During his trip he said many people told him it was now a different time and the war was a long time ago.

Griffin said that once he got in combat, it was hard to have a lot of friends. People just didn’t know who would still be alive the next day, he said.

Thirty-one years later, he sits with two Vietnamese soldiers on liberty who are laughing and patting his stomach, not thinking of the time when enemy firing barely missed his head near the end of his 12-month military term.

"They called me the 'Happy Buddha,'" he said. "I had a lot of Vietnamese rubbing the belly of the hefty American. So they called me that a lot — at the beach especially."

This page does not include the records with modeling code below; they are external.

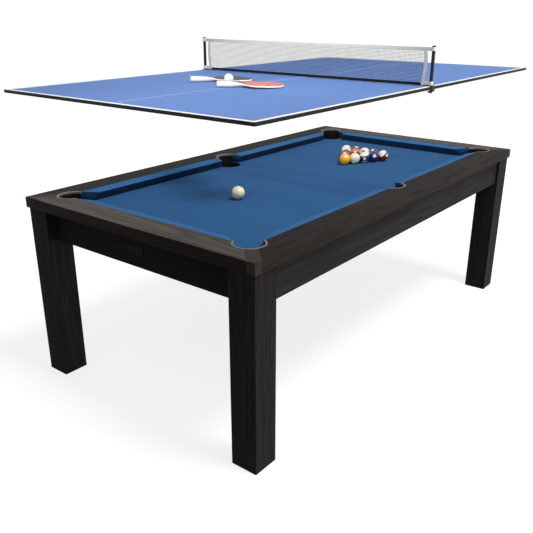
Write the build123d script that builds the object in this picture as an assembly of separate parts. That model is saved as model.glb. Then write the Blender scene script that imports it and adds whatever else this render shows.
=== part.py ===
from build123d import *
from math import asin, atan2, degrees, radians, sqrt, tan
import os

# Games table: a pool table on four square legs, with a lift-off conversion top for table tennis and dining.
# The origin is on the floor under the middle of the table. +X runs to the foot end and +Z is up.
# The head end is at -X and the right side at -Y. All sizes are in millimetres.

# Overall sizes
table_length = 2210.0
table_width = 1220.0
table_height = 800.0
overrun = 5.0              # how far a cut runs past the face that it opens
seam = 0.3                 # gap at a joint line between two wooden pieces
rest_gap = 0.3             # gap under a loose piece that stands on another

# Legs and aprons
leg_width = 112.0
leg_inset = 8.0            # rail's outer face to the leg's outer face
leg_edge = 2.0             # rounding of the leg's long edges
apron_height = 130.0
apron_thickness = 18.0
end_apron_setback = 38.0   # leg's outer face to the end apron's outer face
side_apron_setback = 15.0
ledger_width = 18.0
ledger_height = 30.0
ledger_stop = 215.0        # table's end to the ledger's end
beam_width = 40.0
beam_height = 80.0
beam_shares = (-0.33, -0.13, 0.13, 0.33)

# Bed
bed_thickness = 25.0
bed_gap = 1.0              # board's edge to the apron or the leg
cloth_thickness = 1.0

# Rails, corner pieces and their bolts
rail_width = 112.0
rail_thickness = 44.0
rail_edge = 3.0            # rounding of the top outer edge
corner_piece_edge = 34.0   # length of the corner piece along each outer edge
bolt_line = 92.0           # table's edge to the line of rail bolts
bolt_radius = 4.0
bolt_head_radius = 8.0
bolt_head_height = 5.0
bolt_grip = 25.0           # length of bolt in the rail
hole_clearance = 0.1
side_bolt_shares = (-0.37, -0.225, -0.08, 0.08, 0.225, 0.37)
end_bolt_shares = (-0.24, 0.0, 0.24)

# Cushions
cushion_depth = 45.0       # wooden rail's inner edge to the nose
nose_height = 37.0         # nose above the cloth
nose_face = 5.0            # height of the nose's blunt front
cushion_foot = 29.0        # width of the cushion's underside
cushion_foot_rise = 3.0
cushion_skin = 1.0         # thickness of the cloth over the rubber
corner_jaw_angle = 38.0    # jaw face to the rail's line, in degrees
side_jaw_angle = 76.0

# Pockets
corner_pocket_inset = 133.0   # pocket's centre to both outer edges
corner_pocket_radius = 62.0
side_pocket_inset = 138.0
side_pocket_radius = 66.0
rim_width = 8.0
rim_height = 10.0
rim_proud = 1.2            # height of the rim over the rail
rim_overhang = 4.0         # how far the rim's ends run past the wooden rail
rim_edge = 1.5
liner_clearance = 0.3
liner_wall = 3.0
liner_floor = 4.0
liner_depth = 85.0         # cloth to the liner's underside
leg_bite_clearance = 3.0   # cup to the hollow cut in the leg
jaw_overlap = 0.5          # pocket's edge to the start of the cushion

# Corner brackets and their screws
bracket_apron_leaf = 45.0
bracket_leg_leaf = 18.0
bracket_thickness = 3.0
bracket_height = 38.0
bracket_rise = 4.0         # apron's underside to the bracket
screw_radius = 2.0
screw_head_radius = 4.5
screw_head_height = 2.5
screw_length = 16.0
screw_line = 10.0          # apron's face to the screws on the leg's leaf
screw_height_shares = (0.25, 0.75)
apron_screw_shares = (0.4, 0.8)

# Name plate, left bare
plate_width = 90.0
plate_height = 32.0
plate_thickness = 2.0
plate_border = 3.0
plate_recess = 0.8

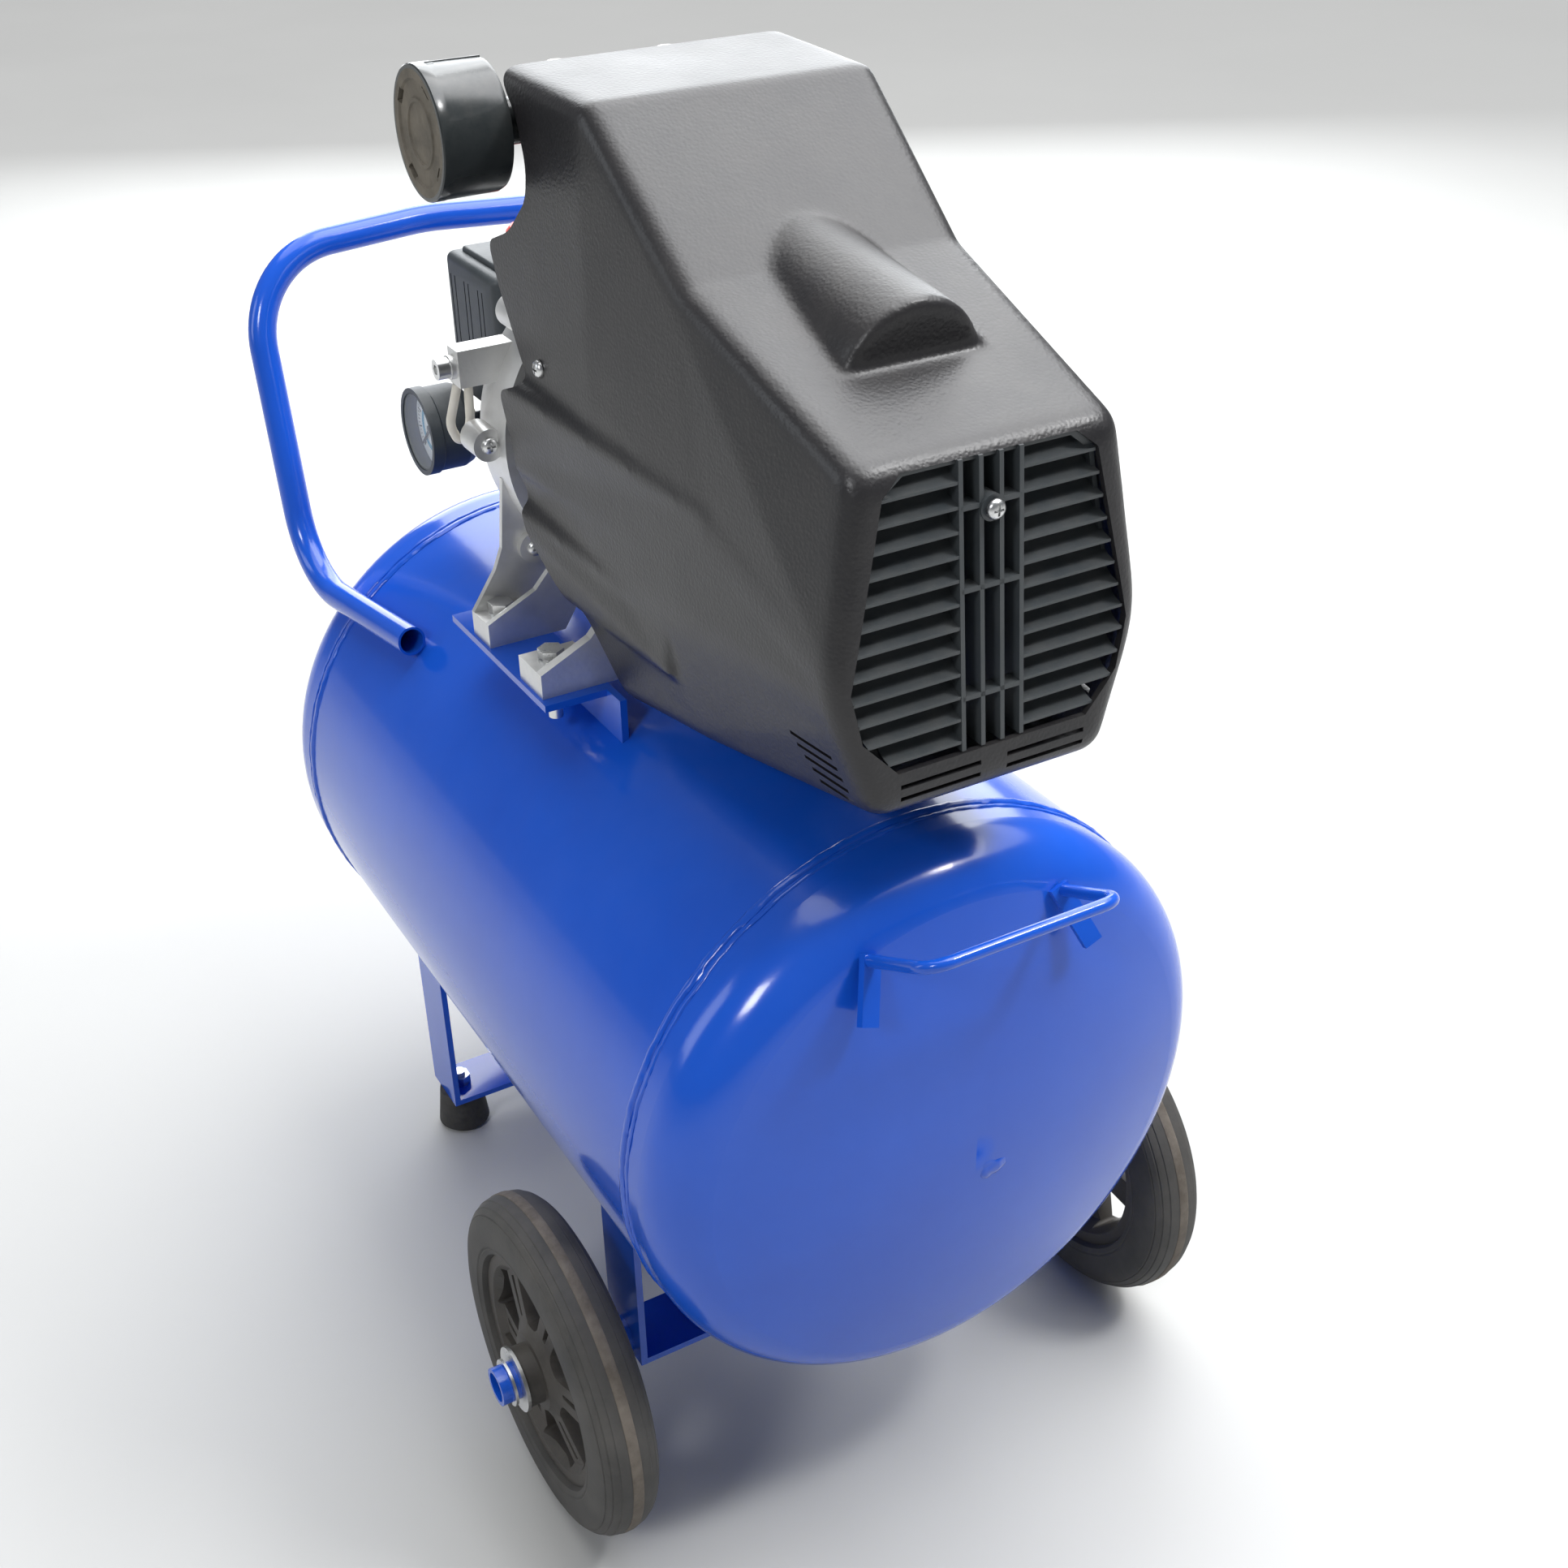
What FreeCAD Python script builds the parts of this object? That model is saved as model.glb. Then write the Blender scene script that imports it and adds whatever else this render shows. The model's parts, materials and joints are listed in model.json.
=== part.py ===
"""Wheeled direct-drive air compressor: welded receiver, shrouded motor pump and pressure fittings.

Frame: +X towards the grille end, +Z up, floor at z = 0, origin under the middle of the whole length.
Lengths are millimetres.  Stations along X are measured from the middle of the receiver, tank_x.
"""
import FreeCAD
import Part
import Sketcher
import math
import os
import re

from FreeCAD import Placement, Rotation, Vector

CELLS = {
    # receiver: rolled shell and two dished heads
    "tank_x": 16.3,
    "tank_z": 271.0,
    "tank_radius": 165.0,
    "tank_wall": 2.5,
    "shell_half": 230.6,
    "head_skirt": 16.5,
    "head_crown": 520.0,
    "head_knuckle": 33.0,
    "socket_radius": 13.0,
    "socket_bore": 8.5,
    "socket_rise": 10.0,
    # running gear
    "axle_station": 165.0,
    "axle_z": 100.0,
    "axle_radius": 11.0,
    "axle_bore": 8.5,
    "axle_half": 222.0,
    "clip_y": 214.0,
    "wheel_y": 183.6,
    "wheel_radius": 100.0,
    "tyre_width": 36.0,
    "rim_radius": 68.0,
    "hub_radius": 20.0,
    "hub_half": 25.0,
    "running_gap": 0.06,
    "washer_thick": 2.0,
    "washer_radius": 19.0,
    "sheet_thick": 4.0,
    "bracket_half": 20.0,
    "bracket_y": 142.0,
    "bracket_z": 91.0,
    "foot_station": -170.0,
    "foot_y": 112.0,
    "rubber_rise": 30.0,
    "rubber_radius": 18.0,
    # handles
    "handle_radius": 9.0,
    "handle_wall": 1.5,
    "grab_radius": 3.2,
    # pump seat
    "seat_z": 444.0,
    "pad_y": 95.0,
    "pad_rise": 14.0,
    "far_pad": -38.8,
    "near_pad": 28.0,
    "bolt_radius": 4.0,
    # motor and crank
    "crank_z": 552.0,
    "throw": 20.0,
    "shaft_radius": 8.0,
    "case_radius": 86.0,
    "barrel_radius": 66.0,
    "chamber_radius": 57.0,
    "stator_radius": 68.0,
    "stator_start": 48.0,
    "stator_length": 90.0,
    "rotor_radius": 38.0,
    "fan_station": 214.0,
    "fan_radius": 58.0,
    # cylinder and head
    "cylinder_x": -22.0,
    "bore_radius": 23.75,
    "block_half": 38.0,
    "deck_z": 625.0,
    "plate_z": 688.0,
    "plate_thick": 5.0,
    "head_half": 40.0,
    "head_rise": 42.0,
    "filter_z": 722.0,
    "filter_radius": 31.5,
    "filter_back": 82.0,
    "filter_length": 37.0,
    "neck_radius": 11.0,
    # shroud
    "skin": 3.0,
    "grille_lean": 4.86,
    "slat_pitch": 10.6,
    # pressure switch and fittings
    "switch_x": -160.0,
    "switch_y": -5.0,
    "switch_long": 70.0,
    "switch_wide": 84.0,
    "switch_z": 533.0,
    "switch_rise": 85.0,
    "manifold_z": 500.0,
    "gauge_x": -176.0,
    "gauge_z": 517.0,
    "gauge_radius": 26.0,
    "gauge_front": 84.0,
    "gauge_depth": 34.0,
    "regulator_y": 62.0,
    "valve_x": -112.0,
    "valve_y": 26.0,
}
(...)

Griffin saw a few of the old bases where he was stationed, but a lot of bases were still blocked off by the army, and could only be viewed from the road. Griffin didn’t know that photos were not allowed in some areas.

"We took a picture at a wrong place," he said. "Within 20 minutes, two plain-clothed policemen came and detained us for three hours."

But he said the people were still friendly. "When they took us down to the police station, they sat us down at a little table and gave us tea — hot tea," he said.

The policemen also released the men to go to lunch.

Griffin said besides the friendliness and the family unity of the people, it was all the ways that people were economical that stuck out to him. He saw a woman washing out plastic bags in a river and he saw a truckload of old American shell casing worth money that was gathered by the civilians even though it was a dangerous task.

One of his best experiences was visiting an orphanage. "I was really impressed with how happy the children were," said Griffin, who stayed an extra two hours playing games with the children.

These experiences are just some of the many situations that Griffin hopes to relay to the community through his grant. He is trying to obtain help for some of the schools in Vietnam by enlisting the help of schools, churches and other Vietnam veterans around the area.

"So I'm sharing my experiences with the children over there and my reconciliation with the former enemy. I'm sharing culture with students and I am available to talk about many subjects," he said. "All the ghosts are gone."